31. COMPUTATIONAL DATABASE
Department: Computer Science & Engineering
Faculty Advisor(s):
Scott B. Baden
Primary Student
Name: Alden P King
Email: apking@ucsd.edu
Phone: 858-534-9916
Grad Year: 2012
Abstract
Numerical simulations of technologically important phenomena can generate large datasets; extracting knowledge from these volumnious data sets is a technical challenge. Consider a common case where the simulation data is stored at the points of a regularly spaced mesh in space and time. Most scientists use ad-hoc methods for their analysis. Some application domains are able to use relational databases for their large datasets, but the relational model isn't appropriate for many application classes. Scientific computing analysis algorithms compute aggregation and stencil operations. While relational databases work well with aggregates, they are poorly designed for ranges, especially in more than one dimension.
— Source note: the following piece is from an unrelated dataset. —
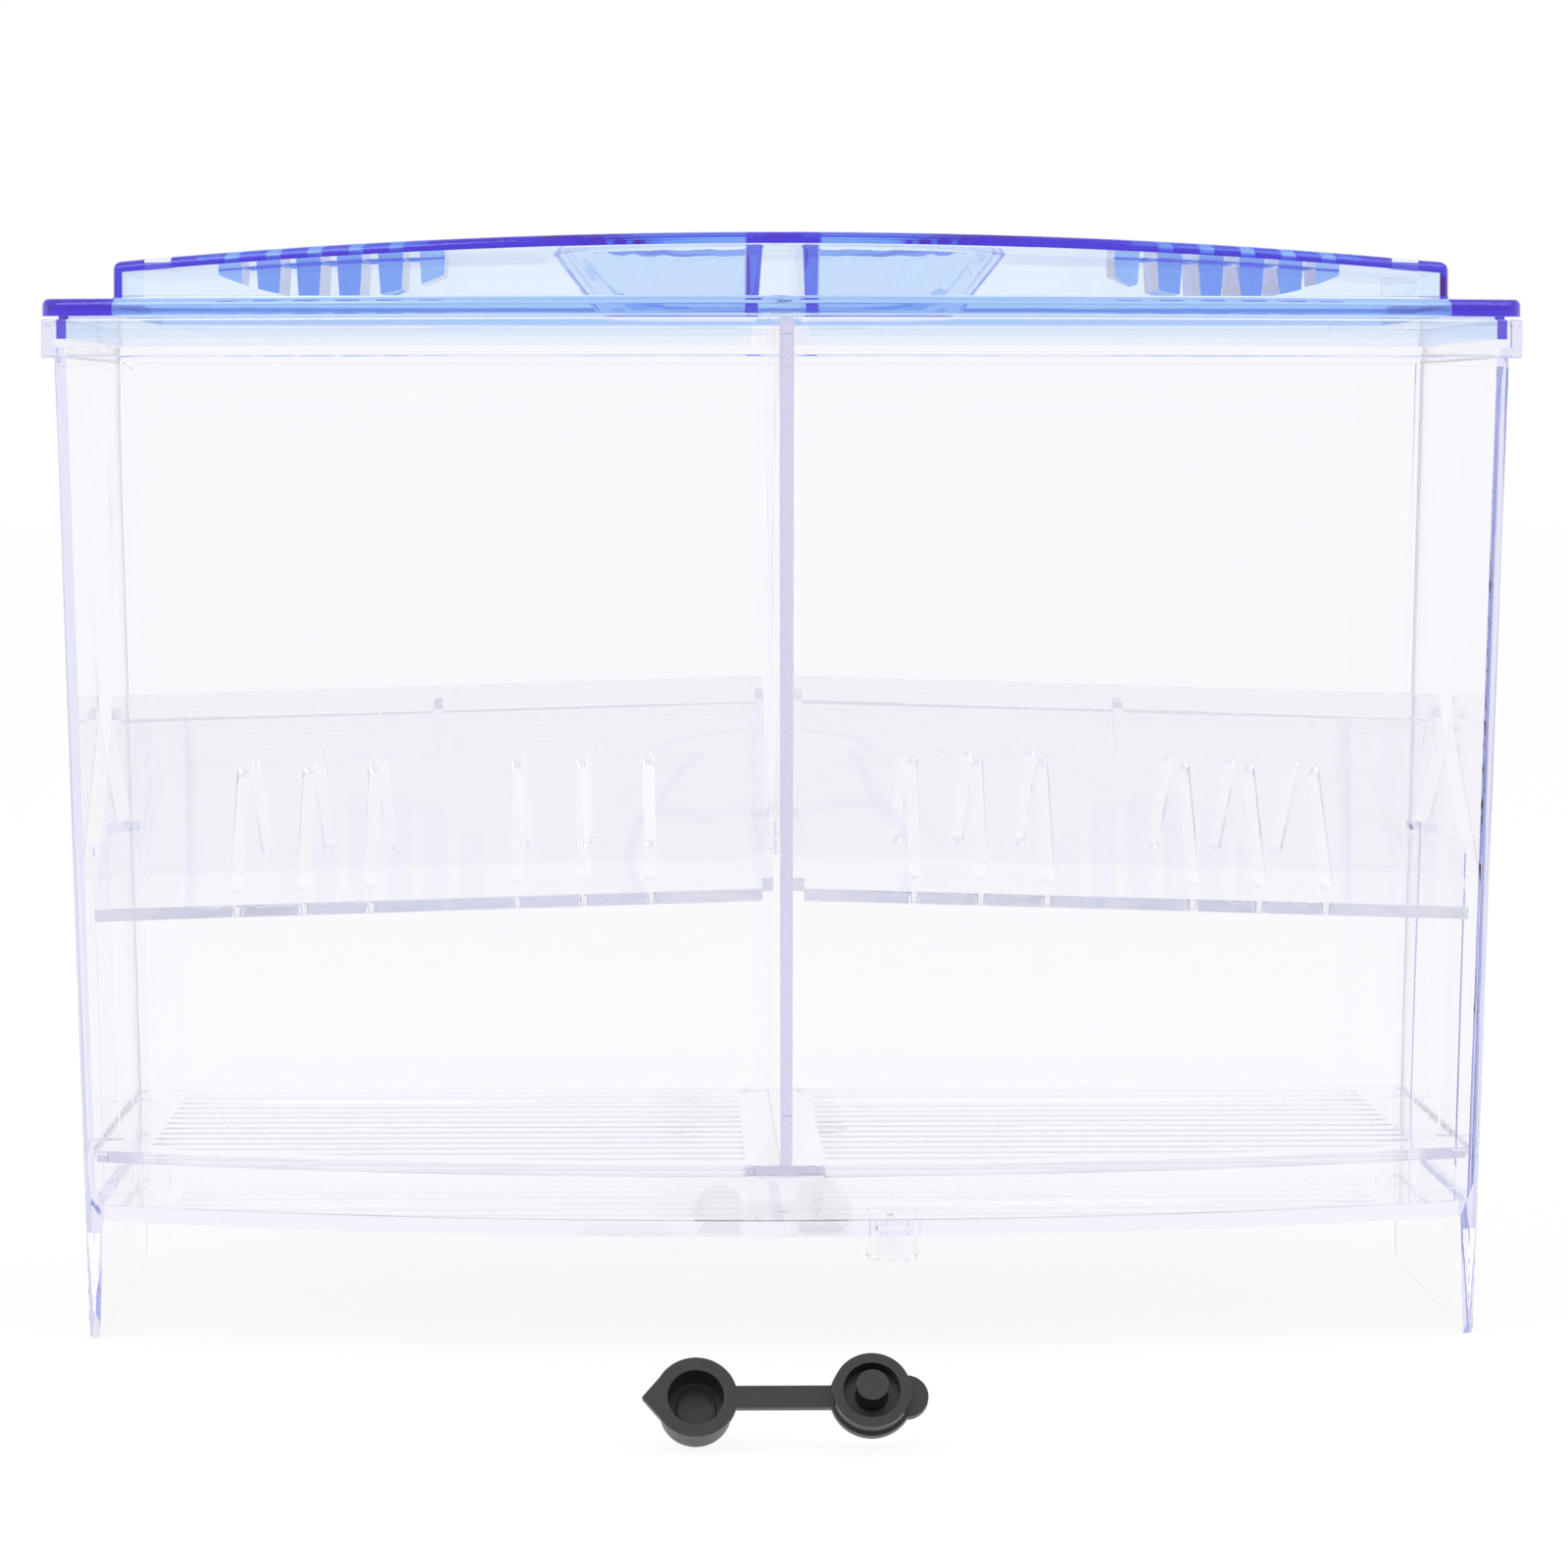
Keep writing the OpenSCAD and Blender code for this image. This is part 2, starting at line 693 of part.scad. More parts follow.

Scientific data, therefore, is usually stored in flat files with easily-calculatable offsets for each point. This essentially requires scientists to deal with their own data serialization instead of specialized (and optimized) software. We want to provide to scientific computing what the relational database has provided to businesses for so many years. We present a computational database which manages on-disk storage for user-defined data types and executes user-defined functions and queries over those types. Furthermore, we look at automating the optimization of the analysis algorithms for multiple compute targets, including both the host CPU and expansion cards, such as GPUs.